Several vendors contributed to the Geospatial Fusion Services suite, which was built from off-the-shelf products with a proposed interface standard developed through the Open GIS Consortium Inc. of Wayland, Mass.
The suite components search text documents for place references and link their locations to a Web map.
One problem with GIS and other spatial resources is integrating text documents with maps, said Chris Tucker, chief strategist at In-Q-Tel. The spinoff was formed in 1999 to spur development of commercial products that the agency can use.
The CIA 'has lots of maps and a lot of text,' Tucker said. 'Helping the enterprise exploit the two is what we have been working on.'
International input
The interface specifications were hammered out last year and early this year on a test bed linking sites in the United States, Australia, Canada and Europe via the Internet.

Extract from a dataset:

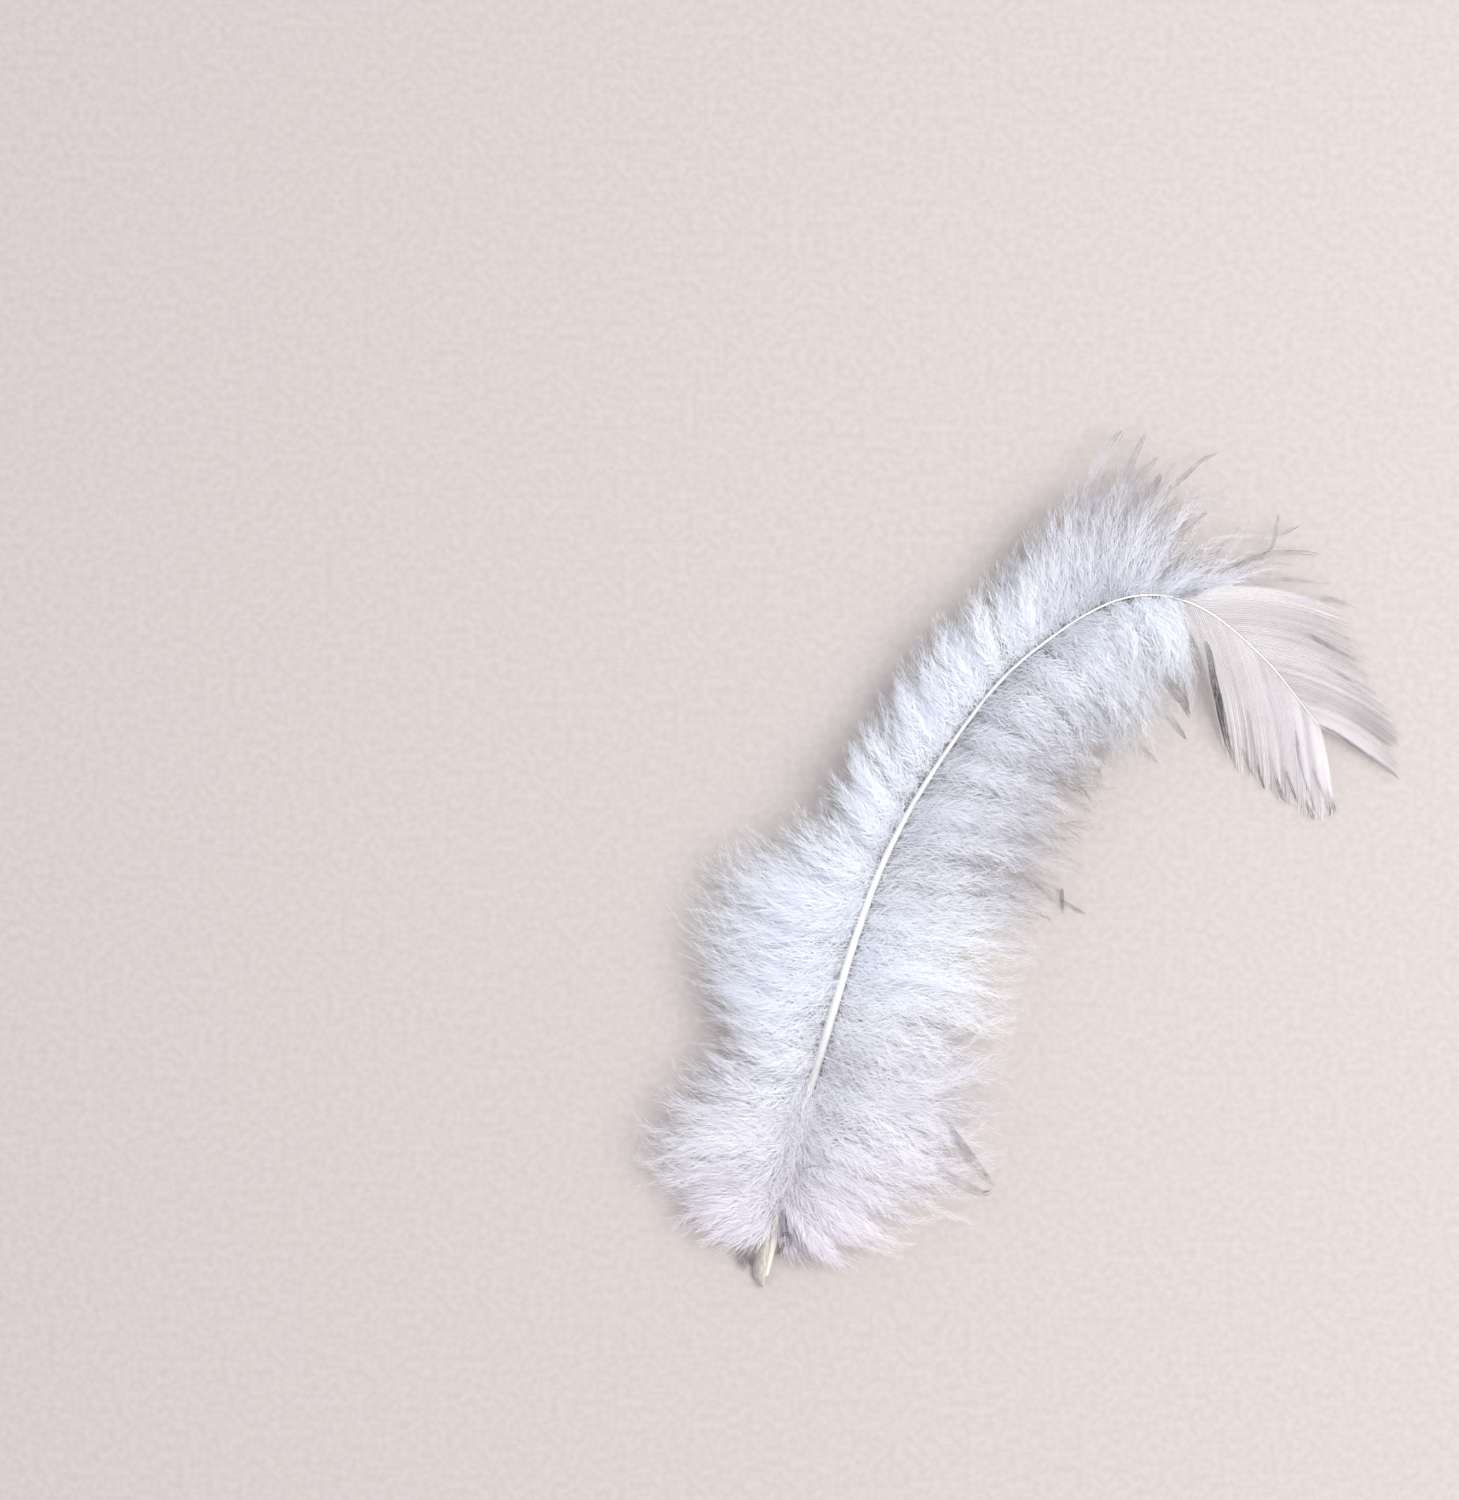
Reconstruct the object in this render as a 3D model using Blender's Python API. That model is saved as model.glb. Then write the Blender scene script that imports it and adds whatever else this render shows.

'If you can do it across a public infrastructure like that, you can do it over the enterprise,' Tucker said.
The In-Q-Tel pilot, whose cost was not disclosed, produced what Tucker called 'interesting initial results. There are a number of vendors who are now building products to the specifications,' he said.
The components of Geospatial Fusion Services are a geoparser, which searches text for spatial references; a gazetteer, which pinpoints the references in a dictionary of place names and locations; and a geocoder, which links the information to a map.
The GIS components already existed, but 'the history of GIS is that it is not interoperable,' Tucker said. Such systems have always required custom integration.
Aside from the interface, the only new technology in the pilot system was the Location Organizer Folder, an Extensible Markup Language document with information associated with a given location. The folder client software can open a map in a Web browser.
Companies taking part in the In-Q-Tel pilot were Environmental Systems Research Institute of Redlands, Calif.; Galdos Systems Inc. of Vancouver, British Columbia; Ionic Software SA of Belgium; Lockheed Martin Corp.; Polexis Inc. of San Diego; Science Applications International Corp. of San Diego and Social Change Online of Australia.